Write the data out again in full, with no departure from the original.
+ + + + + + +
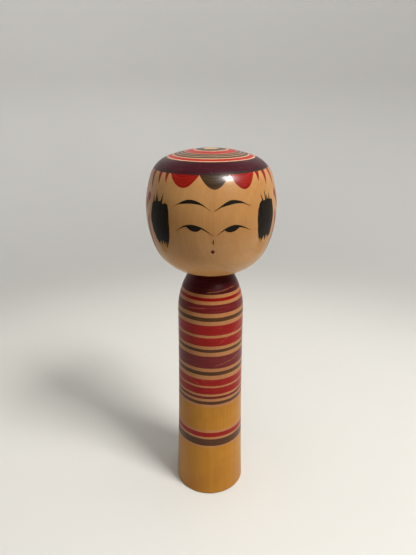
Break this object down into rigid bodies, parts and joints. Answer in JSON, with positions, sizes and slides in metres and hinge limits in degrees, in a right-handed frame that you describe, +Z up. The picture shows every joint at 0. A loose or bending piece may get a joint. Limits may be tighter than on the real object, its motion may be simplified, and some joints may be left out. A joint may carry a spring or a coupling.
{
  "type": "kokeshi doll",
  "caption": "Turned wooden kokeshi doll: a wide round head with a painted face that turns on a peg in a slim, band-painted body.",
  "frame": {"origin": "centre of the foot's underside", "axes": "+Z up the turning axis, the painted face looks along -Y, +X is on the viewer's right when the face is seen from the front"},
  "size_m": [0.0806, 0.0806, 0.2418],
  "materials": {
    "body_wood": "turned pale wood with painted bands in red, purple, olive black and ochre, waxed to a soft gloss",
    "head_wood": "turned pale wood, waxed to a soft gloss",
    "peg_wood": "bare turned wood",
    "black_ink": "brushed black ink under wax",
    "red_dye": "brushed red dye under wax",
    "crown_dye": "turned rings of purple, red and black dye under wax"
  },
  "bodies": {
    "body": {"body": "body_wood"},
    "head": {"head": "head_wood", "neck_peg": "peg_wood"}
  },
  "joints": [
    {"name": "head_turn", "type": "hinge", "parent": "body", "child": "head", "pos_m": [0, 0, 0.165], "axis": [0, 0, 1], "continuous": true}
  ]
}
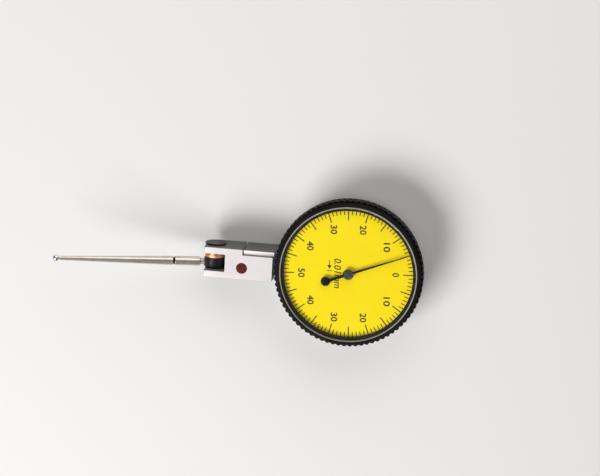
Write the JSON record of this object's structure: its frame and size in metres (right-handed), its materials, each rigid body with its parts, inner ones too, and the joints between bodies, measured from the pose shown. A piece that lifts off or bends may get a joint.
+ + + + + + +
#### EXPECTED ANSWER:
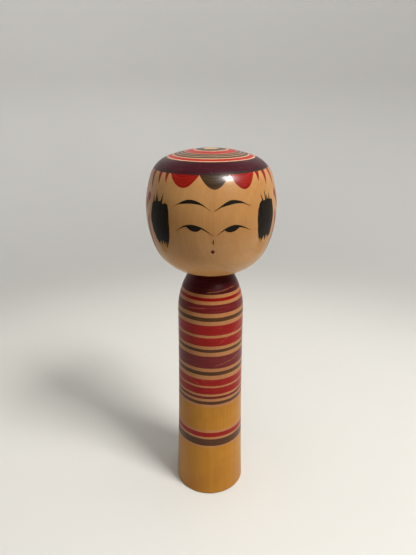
Break this object down into rigid bodies, parts and joints. Answer in JSON, with positions, sizes and slides in metres and hinge limits in degrees, in a right-handed frame that you describe, +Z up. The picture shows every joint at 0. A loose or bending piece may get a joint. Limits may be tighter than on the real object, its motion may be simplified, and some joints may be left out. A joint may carry a spring or a coupling.
{
  "type": "kokeshi doll",
  "caption": "Turned wooden kokeshi doll: a wide round head with a painted face that turns on a peg in a slim, band-painted body.",
  "frame": {"origin": "centre of the foot's underside", "axes": "+Z up the turning axis, the painted face looks along -Y, +X is on the viewer's right when the face is seen from the front"},
  "size_m": [0.0806, 0.0806, 0.2418],
  "materials": {
    "body_wood": "turned pale wood with painted bands in red, purple, olive black and ochre, waxed to a soft gloss",
    "head_wood": "turned pale wood, waxed to a soft gloss",
    "peg_wood": "bare turned wood",
    "black_ink": "brushed black ink under wax",
    "red_dye": "brushed red dye under wax",
    "crown_dye": "turned rings of purple, red and black dye under wax"
  },
  "bodies": {
    "body": {"body": "body_wood"},
    "head": {"head": "head_wood", "neck_peg": "peg_wood"}
  },
  "joints": [
    {"name": "head_turn", "type": "hinge", "parent": "body", "child": "head", "pos_m": [0, 0, 0.165], "axis": [0, 0, 1], "continuous": true}
  ]
}
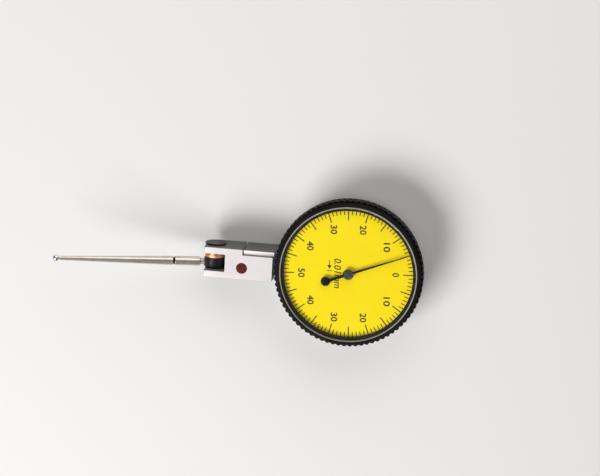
Write the JSON record of this object's structure: its frame and size in metres (right-handed), its materials, each rigid body with its parts, inner ones too, and the joints between bodies, measured from the pose shown. A piece that lifts off or bends may get a joint.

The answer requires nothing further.